I'm actually shocked that either a lien holder or an MI company would directly ask for a borrower to contribute specifically from their Retirement Account - however you called it "retirement savings".  Is this a savings account or a true Retirement account such as a 401(k), 403(b) or an IRA, etc.? - there is a difference.....

 

Last year I had a short sale declined without reason BUT I know it was because the borrower, although "destitute" in terms of income and expenses, actually had about $1 Million in a 403(b) Clergy Retirement Account and would not spend roughly $25,000 of it as a cash contribution to the 2nd lien holder which would have provided no deficiency.  He dug his heels in and the house eventually went to foreclosure sale.  Neither lien holder ever asked for him to use funds from his 403(b) but in my heart-of-hearts, I know that was the reason. 

 

Thom Colby

Broker / Negotiator

Newport Beach CA

 

 

Hi Thom,

When I asked the MI company where the money was to come from, I was reminded about how much was in their 401K/IRA retirement multiple times. That is where I connected the dots, but it was an easy connection to make. Then, there were some other comments made which made me realize that I wasn't getting anywhere with this particular person at the MI company.
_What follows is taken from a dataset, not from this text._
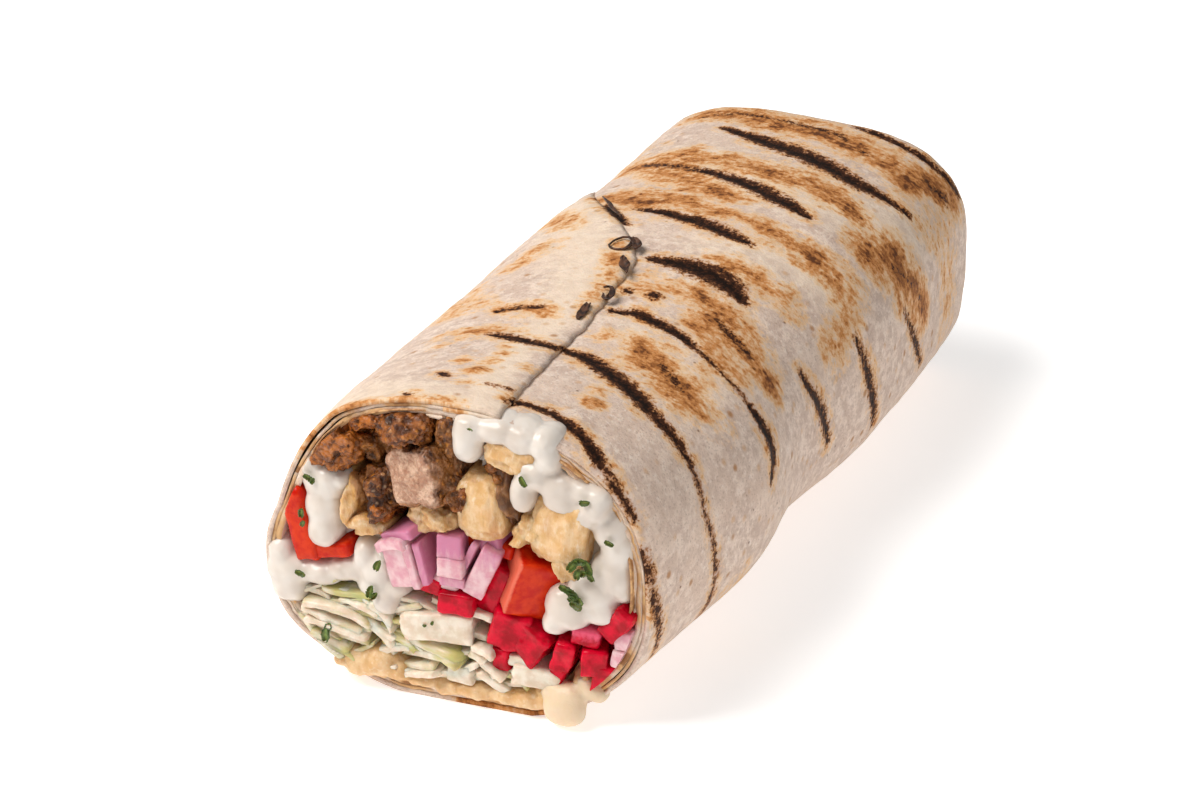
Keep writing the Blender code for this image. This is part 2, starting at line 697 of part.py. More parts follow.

As I posted elsewhere, the actuaries obviously never accounted for 2009-2012. 

 

Hi Liz -

 

I'm sure they will remind you of every penny they can find BUT they cannot ask for Retirement money directly (as yet, I expect that to change soon).

 

If the buyer is willing to pay it, then as long as the MI company and the lienholder approve it on the HUD, it shouldn'e be a problem.

 

Best of luck,

 

Thom



Liz Harris, MBA said:

Hi Thom,

When I asked the MI company where the money was to come from, I was reminded about how much was in their 401K/IRA retirement multiple times. That is where I connected the dots, but it was an easy connection to make. Then, there were some other comments made which made me realize that I wasn't getting anywhere with this particular person at the MI company.

As I posted elsewhere, the actuaries obviously never accounted for 2009-2012. 

 

Liz, Sorry but I don't remember where I read/heard this. Nonetheless, it all seems quite unfair. Also, there's the possibility (Disclaimer - I'm not an accountant!) that funds removed prematurely  from an IRA  to satisfy a cash contribution will be taxed.

Liz Harris, MBA said:

Joan, The retirement info was demanded to move the file forward... I would love to know if you are correct on this information not needing to be revealed. 

Pacita, Our demand was $30K between cash contribution and a promissory.  Every time I asked where the money was to come from, I was reminded of how much they had in retirement.  So, it was a connect the dots situation. We said, "no" multiple times. We then mustered up $3K and were then given an immediate decline.  I am now submitting a new offer and I don't want to have to go through this again with an unreasonable MI company. I know that the investor is happy with the purchase price as it exceeds the BPO. The investor stands to lose a ton more should it go to foreclosure and yet the MI company seems to hold the trump card.  The actuaries did NOT predict well for 2009-2012.